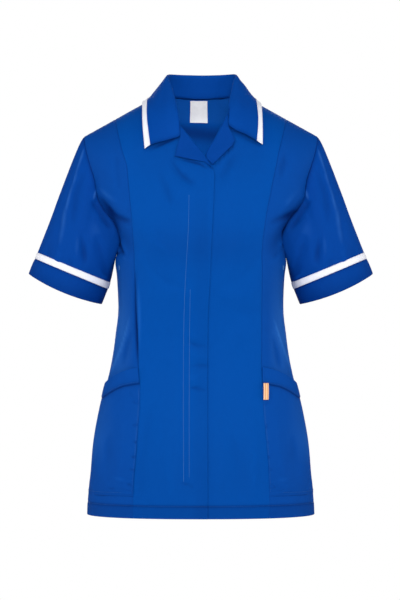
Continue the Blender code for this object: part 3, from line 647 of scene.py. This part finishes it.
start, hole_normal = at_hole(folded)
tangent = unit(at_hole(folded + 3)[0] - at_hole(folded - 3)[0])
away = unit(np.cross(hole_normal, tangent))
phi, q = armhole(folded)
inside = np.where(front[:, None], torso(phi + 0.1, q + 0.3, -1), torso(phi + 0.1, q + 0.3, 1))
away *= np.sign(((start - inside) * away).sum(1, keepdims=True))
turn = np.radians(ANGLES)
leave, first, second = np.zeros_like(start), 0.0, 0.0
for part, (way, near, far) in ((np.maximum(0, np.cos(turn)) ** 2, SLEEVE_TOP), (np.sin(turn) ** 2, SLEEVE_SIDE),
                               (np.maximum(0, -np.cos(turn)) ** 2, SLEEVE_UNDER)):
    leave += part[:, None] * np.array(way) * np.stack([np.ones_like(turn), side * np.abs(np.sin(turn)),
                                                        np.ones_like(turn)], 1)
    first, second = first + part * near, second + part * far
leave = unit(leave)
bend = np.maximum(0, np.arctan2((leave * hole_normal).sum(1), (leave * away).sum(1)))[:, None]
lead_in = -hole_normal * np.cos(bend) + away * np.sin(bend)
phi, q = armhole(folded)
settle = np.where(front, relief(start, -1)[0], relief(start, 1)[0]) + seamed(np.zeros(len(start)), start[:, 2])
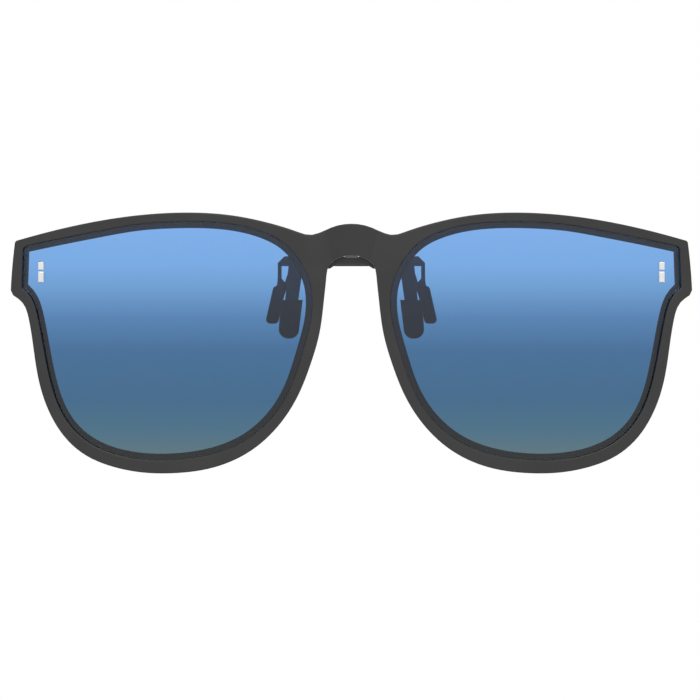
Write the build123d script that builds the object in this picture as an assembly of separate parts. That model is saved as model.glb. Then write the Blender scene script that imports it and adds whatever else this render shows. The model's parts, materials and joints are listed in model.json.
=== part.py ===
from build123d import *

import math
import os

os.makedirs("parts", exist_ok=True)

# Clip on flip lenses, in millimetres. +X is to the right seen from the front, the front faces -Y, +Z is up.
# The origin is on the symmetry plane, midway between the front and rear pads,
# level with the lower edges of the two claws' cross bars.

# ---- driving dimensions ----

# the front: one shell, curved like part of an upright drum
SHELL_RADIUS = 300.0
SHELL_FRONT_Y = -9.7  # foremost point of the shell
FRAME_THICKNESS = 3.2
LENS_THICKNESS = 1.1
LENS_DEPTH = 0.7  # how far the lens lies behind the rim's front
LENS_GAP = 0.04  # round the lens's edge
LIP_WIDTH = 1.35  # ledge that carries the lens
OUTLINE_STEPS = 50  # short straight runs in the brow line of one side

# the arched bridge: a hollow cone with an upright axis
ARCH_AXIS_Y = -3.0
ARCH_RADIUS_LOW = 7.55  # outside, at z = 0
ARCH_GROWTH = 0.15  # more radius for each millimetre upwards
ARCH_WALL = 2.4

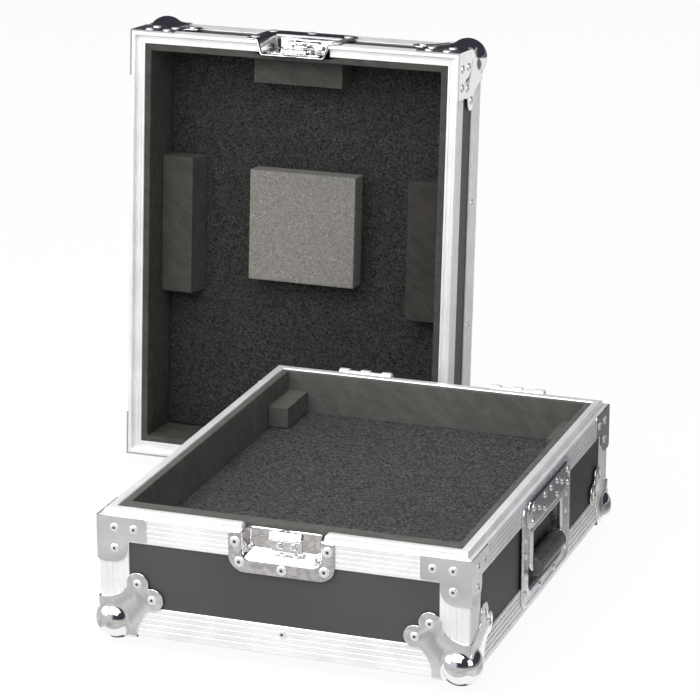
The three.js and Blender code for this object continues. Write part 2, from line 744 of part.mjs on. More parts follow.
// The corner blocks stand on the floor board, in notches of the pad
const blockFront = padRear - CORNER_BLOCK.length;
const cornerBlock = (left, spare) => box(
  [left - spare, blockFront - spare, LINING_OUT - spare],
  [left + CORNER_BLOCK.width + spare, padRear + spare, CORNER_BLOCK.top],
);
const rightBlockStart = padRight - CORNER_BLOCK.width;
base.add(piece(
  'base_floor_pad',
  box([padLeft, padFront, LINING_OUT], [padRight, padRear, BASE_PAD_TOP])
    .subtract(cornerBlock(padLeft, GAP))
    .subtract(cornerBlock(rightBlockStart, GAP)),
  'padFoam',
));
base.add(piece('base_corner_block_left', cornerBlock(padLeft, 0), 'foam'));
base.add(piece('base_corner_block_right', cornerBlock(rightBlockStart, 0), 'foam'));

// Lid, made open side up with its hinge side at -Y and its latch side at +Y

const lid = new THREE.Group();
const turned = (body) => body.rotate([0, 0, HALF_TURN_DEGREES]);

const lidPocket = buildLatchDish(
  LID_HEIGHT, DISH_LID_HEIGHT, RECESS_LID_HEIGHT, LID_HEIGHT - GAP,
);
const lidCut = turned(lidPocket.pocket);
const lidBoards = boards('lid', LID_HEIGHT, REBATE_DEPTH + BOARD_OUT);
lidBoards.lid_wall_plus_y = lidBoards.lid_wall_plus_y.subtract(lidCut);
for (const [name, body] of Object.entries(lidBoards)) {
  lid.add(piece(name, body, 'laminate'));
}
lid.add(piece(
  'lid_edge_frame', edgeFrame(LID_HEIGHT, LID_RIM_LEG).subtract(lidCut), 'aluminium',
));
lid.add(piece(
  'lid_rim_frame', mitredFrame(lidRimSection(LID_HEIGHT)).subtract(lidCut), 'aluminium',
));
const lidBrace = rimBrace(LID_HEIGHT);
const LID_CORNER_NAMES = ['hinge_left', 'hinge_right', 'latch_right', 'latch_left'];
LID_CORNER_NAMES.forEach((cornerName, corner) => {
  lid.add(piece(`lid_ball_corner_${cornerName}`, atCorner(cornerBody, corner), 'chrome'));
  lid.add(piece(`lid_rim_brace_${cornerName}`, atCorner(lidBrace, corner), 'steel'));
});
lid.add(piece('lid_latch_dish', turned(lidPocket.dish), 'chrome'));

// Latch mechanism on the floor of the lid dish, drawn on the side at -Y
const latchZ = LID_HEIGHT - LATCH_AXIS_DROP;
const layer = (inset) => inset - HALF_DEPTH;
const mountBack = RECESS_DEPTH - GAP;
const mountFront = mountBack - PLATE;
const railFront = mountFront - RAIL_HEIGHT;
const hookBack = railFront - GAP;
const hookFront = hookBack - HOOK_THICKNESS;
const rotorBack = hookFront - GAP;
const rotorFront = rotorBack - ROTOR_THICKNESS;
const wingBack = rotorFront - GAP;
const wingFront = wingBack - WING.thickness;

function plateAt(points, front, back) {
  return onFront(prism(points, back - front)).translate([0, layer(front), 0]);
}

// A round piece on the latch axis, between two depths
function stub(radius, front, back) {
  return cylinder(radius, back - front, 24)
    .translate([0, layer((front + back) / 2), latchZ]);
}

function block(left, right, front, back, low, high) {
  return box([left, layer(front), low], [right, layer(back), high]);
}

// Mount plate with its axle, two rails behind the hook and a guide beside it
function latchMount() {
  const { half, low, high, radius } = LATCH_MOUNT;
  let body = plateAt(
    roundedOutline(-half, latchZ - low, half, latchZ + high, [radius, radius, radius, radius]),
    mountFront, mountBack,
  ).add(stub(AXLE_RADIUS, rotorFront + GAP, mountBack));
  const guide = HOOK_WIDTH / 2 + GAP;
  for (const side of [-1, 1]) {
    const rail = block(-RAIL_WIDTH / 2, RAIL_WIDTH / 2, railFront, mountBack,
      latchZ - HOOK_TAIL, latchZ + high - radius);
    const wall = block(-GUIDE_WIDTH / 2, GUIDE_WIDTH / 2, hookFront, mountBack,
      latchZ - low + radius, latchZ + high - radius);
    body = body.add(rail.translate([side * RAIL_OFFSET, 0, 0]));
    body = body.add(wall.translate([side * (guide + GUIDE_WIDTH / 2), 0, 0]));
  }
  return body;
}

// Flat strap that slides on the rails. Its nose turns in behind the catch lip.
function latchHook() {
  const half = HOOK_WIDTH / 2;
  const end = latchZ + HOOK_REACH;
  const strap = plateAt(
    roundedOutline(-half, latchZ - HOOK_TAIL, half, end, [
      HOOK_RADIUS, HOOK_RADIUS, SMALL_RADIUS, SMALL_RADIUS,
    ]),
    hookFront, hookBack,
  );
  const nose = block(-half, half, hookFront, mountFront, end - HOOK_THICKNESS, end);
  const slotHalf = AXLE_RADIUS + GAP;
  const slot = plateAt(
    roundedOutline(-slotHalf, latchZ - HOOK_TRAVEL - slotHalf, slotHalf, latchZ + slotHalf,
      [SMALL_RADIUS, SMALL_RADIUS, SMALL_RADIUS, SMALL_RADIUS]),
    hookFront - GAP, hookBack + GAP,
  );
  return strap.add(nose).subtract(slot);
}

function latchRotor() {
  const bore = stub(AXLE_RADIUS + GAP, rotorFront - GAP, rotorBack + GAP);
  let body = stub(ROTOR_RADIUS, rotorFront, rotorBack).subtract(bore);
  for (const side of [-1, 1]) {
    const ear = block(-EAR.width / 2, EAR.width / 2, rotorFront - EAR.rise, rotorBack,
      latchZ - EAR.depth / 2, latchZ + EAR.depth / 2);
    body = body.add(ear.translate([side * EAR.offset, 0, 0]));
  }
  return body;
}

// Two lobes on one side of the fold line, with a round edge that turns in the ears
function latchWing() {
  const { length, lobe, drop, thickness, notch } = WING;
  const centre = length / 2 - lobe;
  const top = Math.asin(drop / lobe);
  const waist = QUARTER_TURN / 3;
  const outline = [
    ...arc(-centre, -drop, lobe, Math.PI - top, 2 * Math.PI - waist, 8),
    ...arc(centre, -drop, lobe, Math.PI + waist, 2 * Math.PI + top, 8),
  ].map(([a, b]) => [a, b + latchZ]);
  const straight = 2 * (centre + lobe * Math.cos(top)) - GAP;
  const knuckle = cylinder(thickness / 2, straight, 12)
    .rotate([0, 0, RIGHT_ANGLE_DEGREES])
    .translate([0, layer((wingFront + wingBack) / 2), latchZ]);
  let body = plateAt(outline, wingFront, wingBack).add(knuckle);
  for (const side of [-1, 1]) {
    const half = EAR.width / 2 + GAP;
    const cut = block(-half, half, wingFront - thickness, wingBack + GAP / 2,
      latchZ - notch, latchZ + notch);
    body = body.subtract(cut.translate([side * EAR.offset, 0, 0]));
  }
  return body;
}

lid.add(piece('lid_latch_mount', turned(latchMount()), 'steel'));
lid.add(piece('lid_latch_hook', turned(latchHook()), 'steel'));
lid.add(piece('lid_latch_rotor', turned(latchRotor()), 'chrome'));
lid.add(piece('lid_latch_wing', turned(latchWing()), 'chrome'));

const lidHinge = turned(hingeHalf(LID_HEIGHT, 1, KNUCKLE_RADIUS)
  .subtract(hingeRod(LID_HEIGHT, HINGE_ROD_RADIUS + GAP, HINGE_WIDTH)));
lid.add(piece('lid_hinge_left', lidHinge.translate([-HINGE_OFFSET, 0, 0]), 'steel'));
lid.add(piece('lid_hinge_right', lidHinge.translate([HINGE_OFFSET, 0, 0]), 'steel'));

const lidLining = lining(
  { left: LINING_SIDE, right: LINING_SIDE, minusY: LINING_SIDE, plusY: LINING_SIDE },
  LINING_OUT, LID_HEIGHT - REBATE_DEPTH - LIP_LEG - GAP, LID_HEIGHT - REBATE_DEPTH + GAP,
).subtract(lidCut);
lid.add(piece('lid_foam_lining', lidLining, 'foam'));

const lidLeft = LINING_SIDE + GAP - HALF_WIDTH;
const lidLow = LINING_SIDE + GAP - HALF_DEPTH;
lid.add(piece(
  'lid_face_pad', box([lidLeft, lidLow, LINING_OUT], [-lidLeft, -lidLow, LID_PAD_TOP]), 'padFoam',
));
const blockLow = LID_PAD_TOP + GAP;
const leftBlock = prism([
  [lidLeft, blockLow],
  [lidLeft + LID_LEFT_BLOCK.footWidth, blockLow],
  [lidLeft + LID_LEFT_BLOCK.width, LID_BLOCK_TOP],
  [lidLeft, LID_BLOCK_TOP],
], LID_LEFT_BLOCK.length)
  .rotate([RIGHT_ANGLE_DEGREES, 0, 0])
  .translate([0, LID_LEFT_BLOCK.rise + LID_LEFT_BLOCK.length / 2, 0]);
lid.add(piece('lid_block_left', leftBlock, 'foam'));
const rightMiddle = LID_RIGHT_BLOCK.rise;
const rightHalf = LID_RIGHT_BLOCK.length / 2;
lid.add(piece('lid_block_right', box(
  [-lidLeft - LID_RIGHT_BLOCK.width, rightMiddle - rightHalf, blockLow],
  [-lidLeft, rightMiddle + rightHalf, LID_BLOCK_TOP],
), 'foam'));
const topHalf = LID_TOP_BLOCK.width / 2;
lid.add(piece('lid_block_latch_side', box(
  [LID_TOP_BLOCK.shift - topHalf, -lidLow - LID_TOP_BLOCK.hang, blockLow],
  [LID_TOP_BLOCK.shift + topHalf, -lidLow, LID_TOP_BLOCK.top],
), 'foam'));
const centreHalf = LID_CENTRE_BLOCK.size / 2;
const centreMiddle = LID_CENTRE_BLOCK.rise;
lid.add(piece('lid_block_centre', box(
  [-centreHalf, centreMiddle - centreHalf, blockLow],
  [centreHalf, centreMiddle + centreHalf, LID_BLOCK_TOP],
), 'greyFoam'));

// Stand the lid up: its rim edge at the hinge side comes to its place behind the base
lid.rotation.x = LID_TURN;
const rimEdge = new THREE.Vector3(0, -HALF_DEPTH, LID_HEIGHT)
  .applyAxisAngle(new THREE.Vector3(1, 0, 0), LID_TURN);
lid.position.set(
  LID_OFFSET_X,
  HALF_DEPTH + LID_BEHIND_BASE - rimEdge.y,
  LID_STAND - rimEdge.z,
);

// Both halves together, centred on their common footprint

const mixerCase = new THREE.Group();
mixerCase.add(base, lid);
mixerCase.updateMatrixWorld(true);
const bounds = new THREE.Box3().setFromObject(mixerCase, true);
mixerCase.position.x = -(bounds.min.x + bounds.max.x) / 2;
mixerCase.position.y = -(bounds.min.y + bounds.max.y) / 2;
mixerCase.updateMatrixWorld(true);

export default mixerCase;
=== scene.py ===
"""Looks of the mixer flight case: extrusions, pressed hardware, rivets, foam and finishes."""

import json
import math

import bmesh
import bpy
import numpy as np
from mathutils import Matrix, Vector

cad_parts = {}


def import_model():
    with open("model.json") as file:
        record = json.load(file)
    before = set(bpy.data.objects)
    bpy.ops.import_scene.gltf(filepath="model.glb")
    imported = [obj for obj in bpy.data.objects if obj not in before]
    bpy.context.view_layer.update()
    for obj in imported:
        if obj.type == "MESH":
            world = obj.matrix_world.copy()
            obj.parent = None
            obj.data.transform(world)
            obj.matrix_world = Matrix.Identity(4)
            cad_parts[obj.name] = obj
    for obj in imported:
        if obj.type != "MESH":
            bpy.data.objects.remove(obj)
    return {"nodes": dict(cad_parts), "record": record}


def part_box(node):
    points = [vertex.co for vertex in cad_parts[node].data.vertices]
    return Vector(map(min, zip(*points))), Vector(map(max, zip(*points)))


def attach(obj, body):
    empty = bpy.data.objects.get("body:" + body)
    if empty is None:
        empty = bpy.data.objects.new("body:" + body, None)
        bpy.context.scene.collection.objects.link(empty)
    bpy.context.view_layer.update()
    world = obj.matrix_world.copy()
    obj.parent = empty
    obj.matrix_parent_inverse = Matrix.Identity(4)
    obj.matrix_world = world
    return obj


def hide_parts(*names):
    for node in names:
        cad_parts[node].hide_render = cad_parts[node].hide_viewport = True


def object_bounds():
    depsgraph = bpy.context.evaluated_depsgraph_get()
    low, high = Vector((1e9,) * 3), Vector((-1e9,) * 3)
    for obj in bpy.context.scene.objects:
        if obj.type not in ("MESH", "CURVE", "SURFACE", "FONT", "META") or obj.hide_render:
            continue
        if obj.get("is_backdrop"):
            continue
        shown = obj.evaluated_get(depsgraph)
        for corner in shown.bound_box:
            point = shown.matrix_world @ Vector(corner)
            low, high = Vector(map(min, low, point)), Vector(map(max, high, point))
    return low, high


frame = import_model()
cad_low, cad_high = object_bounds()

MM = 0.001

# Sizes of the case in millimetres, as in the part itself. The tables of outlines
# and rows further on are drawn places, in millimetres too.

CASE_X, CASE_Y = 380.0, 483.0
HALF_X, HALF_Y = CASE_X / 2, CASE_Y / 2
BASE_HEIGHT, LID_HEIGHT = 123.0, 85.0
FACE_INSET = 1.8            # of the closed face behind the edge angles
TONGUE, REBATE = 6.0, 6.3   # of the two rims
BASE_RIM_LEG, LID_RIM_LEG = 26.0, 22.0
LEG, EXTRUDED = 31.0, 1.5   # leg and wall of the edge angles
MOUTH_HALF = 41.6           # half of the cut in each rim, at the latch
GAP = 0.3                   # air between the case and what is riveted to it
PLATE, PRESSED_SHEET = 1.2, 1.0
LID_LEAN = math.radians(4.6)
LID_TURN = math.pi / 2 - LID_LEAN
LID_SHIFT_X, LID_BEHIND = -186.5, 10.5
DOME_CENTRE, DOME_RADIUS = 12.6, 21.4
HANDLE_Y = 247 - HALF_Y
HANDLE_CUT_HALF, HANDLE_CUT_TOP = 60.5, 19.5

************

[Given task]: Nothing but the lines from the one with "obj.parent = empty" to the one with "shown = obj.evaluated_get(depsgraph)" should be echoed, both of them included, exactly as written.

[Solution]:
    obj.parent = empty
    obj.matrix_parent_inverse = Matrix.Identity(4)
    obj.matrix_world = world
    return obj


def hide_parts(*names):
    for node in names:
        cad_parts[node].hide_render = cad_parts[node].hide_viewport = True


def object_bounds():
    depsgraph = bpy.context.evaluated_depsgraph_get()
    low, high = Vector((1e9,) * 3), Vector((-1e9,) * 3)
    for obj in bpy.context.scene.objects:
        if obj.type not in ("MESH", "CURVE", "SURFACE", "FONT", "META") or obj.hide_render:
            continue
        if obj.get("is_backdrop"):
            continue
        shown = obj.evaluated_get(depsgraph)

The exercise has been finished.